The too-big-for-comprehension 9/11 tragedy was made to seem smaller and more close to home. Seeing through Oskar's eyes to the loss of a father and role model was endearing. Being a child, he is automatically more vulnerable and innocent. Immediately this softens the viewer in the direction of sympathy and readies them for the whatever concept about to be encountered.


One downfall I felt the book had was it did not expand on many objects that were introduced. For example, the key. Even when Oskar's search was over I felt the situation was unresolved. The key didn't seem relevant to anything else in the book. Digging things up in central park and the information about the 6th burrow added a small amount of character and relationship development between the nine- year old boy and his dead father. Other than that they were not taken anywhere, either. Things like that seemed more of a distraction to any prevalent themes than an addition.


The sex scenes with the grandparents did not particularly seem completely necessary. They illustrated the strange relationship between the two well, but I'm not sure they had to be quite as graphic. Why this information would ever be included in a letter to your nine year old grandson I'm not really sure. It makes the honest and believable story a little questionable. It was interesting, however, how the phrase, “I don't know why people ever make love...” is used so often - about as often as they make love.


The way Foer used the concept of clues on multiple levels was a respectable trait I found in the novel. Not only does he have Oskar constantly investigating to discover things as part of his quest to find the truth and get closer to his deceased father, he also develops character traits by interactions with the man in his life that he lost. On top of this, Foer himself uses hard-to-pick-up-on foreshadowing. One great example of this is when Oskar is investigating the art store in search of an answer regarding the word black written in a red pen. This is where (through strange art clerk logic) he finds that black is really Black, a name. In this scene of the novel the name Thomas Schell is found everywhere throughout the store scribbled and scratched in the customer testing supplies. The art clerk didn't know how often they changed the testing supplies and Oskar's father, Thomas Schell, had been dead nearly a year at this point. This foreshadows a major piece of interest to come, but the moment of reading it is just a bit confusing. It confuses Oskar as well as the reader so Foer cannot be accused of using unclear writing. He simply disguises the foreshadowing as part of the story line for Oskar's quest.

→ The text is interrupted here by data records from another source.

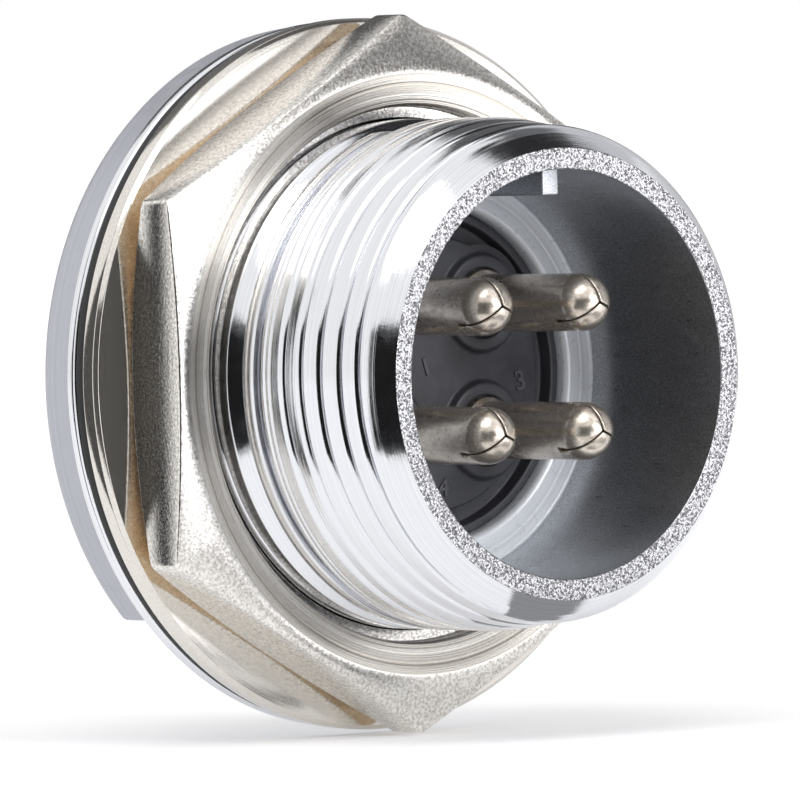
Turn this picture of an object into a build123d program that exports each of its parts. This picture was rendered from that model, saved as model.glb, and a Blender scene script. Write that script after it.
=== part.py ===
from build123d import *
from math import cos, hypot, radians, tan
import os

os.makedirs("parts", exist_ok=True)

# Panel receptacle of a waterproof circular connector, in millimetres.
# The axis lies along Y and the open front faces -Y. The origin is on the axis, in the face
# of the flange that the gasket seats on. +Z is the side of the polarising key.

# Shell: barrel and socket
barrel_r = 10.0
barrel_length = 13.15
lead_step = 0.35
lead_length = 1.1
rim_inset = 0.9
rim_chamfer = 0.58
rim_wall = 1.72
socket_depth = 7.7
socket_mouth_chamfer = 0.08
ledge_width = 1.32
ledge_thickness = 1.2
ledge_bead = 0.25
key_width = 0.84
key_height = 1.0
key_setback = 0.78
coupling_length = 5.18
undercut_width = 1.99
undercut_depth = 0.5
thread_pitch = 1.0
thread_depth = 0.54
groove_width = 0.42
groove_root_width = 0.12
coupling_run_in = 0.715
coupling_band = 1.4
panel_chamfer = 0.42
panel_run_in = 0.88
panel_band = 0.6

# Shell: flange and rear skirt
flange_inset = 0.245
flange_thickness = 2.4
lip_thickness = 0.53
lip_step = 0.15
lip_rounding = 0.18
flange_rear_rounding = 0.6
flange_flat_margin = 0.5
skirt_wall = 1.35
skirt_end_margin = 1.1
skirt_chamfer = 0.35
chamber_step = 0.84
chamber_key_width = 1.2
chamber_key_height = 0.7

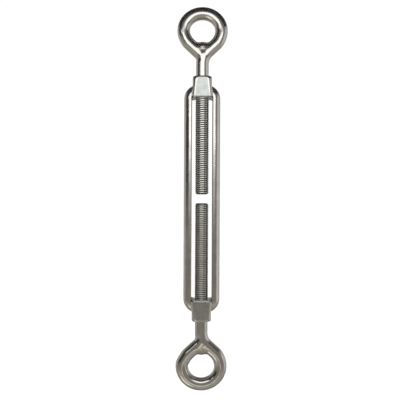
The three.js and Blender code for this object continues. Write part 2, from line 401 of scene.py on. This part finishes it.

A member of his very own audience, Foer knows who he was writing to. The large task of attacking the silent taboos of world tragedies in the form of a fictional novel is daunting. At the same time it, in and of itself, creates immediate tension with potential readers. This is just the first tactic Foer uses to keep and expand the reader's attentions and interest. He takes us to a world easy to identify with on many levels. Foer is a young writer that, although extremely talented, educated, and successful, has a long way to go before reaching where I believe his potential as a writer stands. Extremely Loud and Incredibly Close is a work of art. It is also a learning experience for Foer so that his next novel will be more tightly wound, structured and hopefully contain less dead-ends, given that is the direction he intends to head. This book was successful no matter how harsh his critics so long as Extremely Loud and Incredibly Close leaves readers with a new understanding that saying what is vital cannot wait. Maybe now someone will not wait. They will not procrastinate. What Booklist calls “undoubtedly the most beautiful and heartbreaking flip book in all of literature, ” may have just changed one person's entire life.